# Latest pics of Ronnie Coleman



## andreamin (Oct 1, 2010)

Ok, they might not be the latest, but they are taken in August when Big Ron was down in Singapore. So they are unseen and not circulated around the net.... yet.

The rest are at Ronnie Coleman Pics
Looking great in shades!






Contemplating a new car??





The king still has it!





Hop to Ronnie Coleman Pics for the rest.


----------



## suprfast (Oct 1, 2010)

Big ron is my hero.  

One question about the guy, does he always walk around with a banana sling ready to rip his pants off for pictures?


----------



## andreamin (Oct 1, 2010)

suprfast said:


> Big ron is my hero.
> 
> One question about the guy, does he always walk around with a banana sling ready to rip his pants off for pictures?



er, no?


----------



## @(almost)ANYcost (Oct 1, 2010)

WOW - very impressive. Striations in pecs AFTER two years of semi-retirement!? Awesome.


----------



## SilentBob187 (Oct 1, 2010)

suprfast said:


> Big ron is my hero.
> 
> One question about the guy, does he always walk around with a banana sling ready to rip his pants off for pictures?





andreamin said:


> er, no?



If by no, you mean yes. 

Glad to see that he's still working on that comeback, and still looks like a monster.


----------



## Nightowl (Oct 1, 2010)

very nice!


----------



## suprfast (Oct 1, 2010)

SilentBob187 said:


> If by no, you mean yes.
> 
> Glad to see that he's still working on that comeback, and still looks like a monster.
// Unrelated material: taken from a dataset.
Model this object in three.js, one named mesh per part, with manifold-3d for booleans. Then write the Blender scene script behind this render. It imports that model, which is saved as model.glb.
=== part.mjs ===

He will get my vote.  I love his attitude always seeming laid back.


----------



## brandonp005 (Oct 2, 2010)

he will always be a beast!


----------



## Curt James (Oct 2, 2010)

Thanks for posting this!

From the blog: 






YouTube Video


----------



## twarrior (Oct 2, 2010)

Here's a few more gym pics of Ronnie that were posted in August. 

Ronnie Coleman in Singapore - Bodybuilding.com Forums.

He's damn huge!!


----------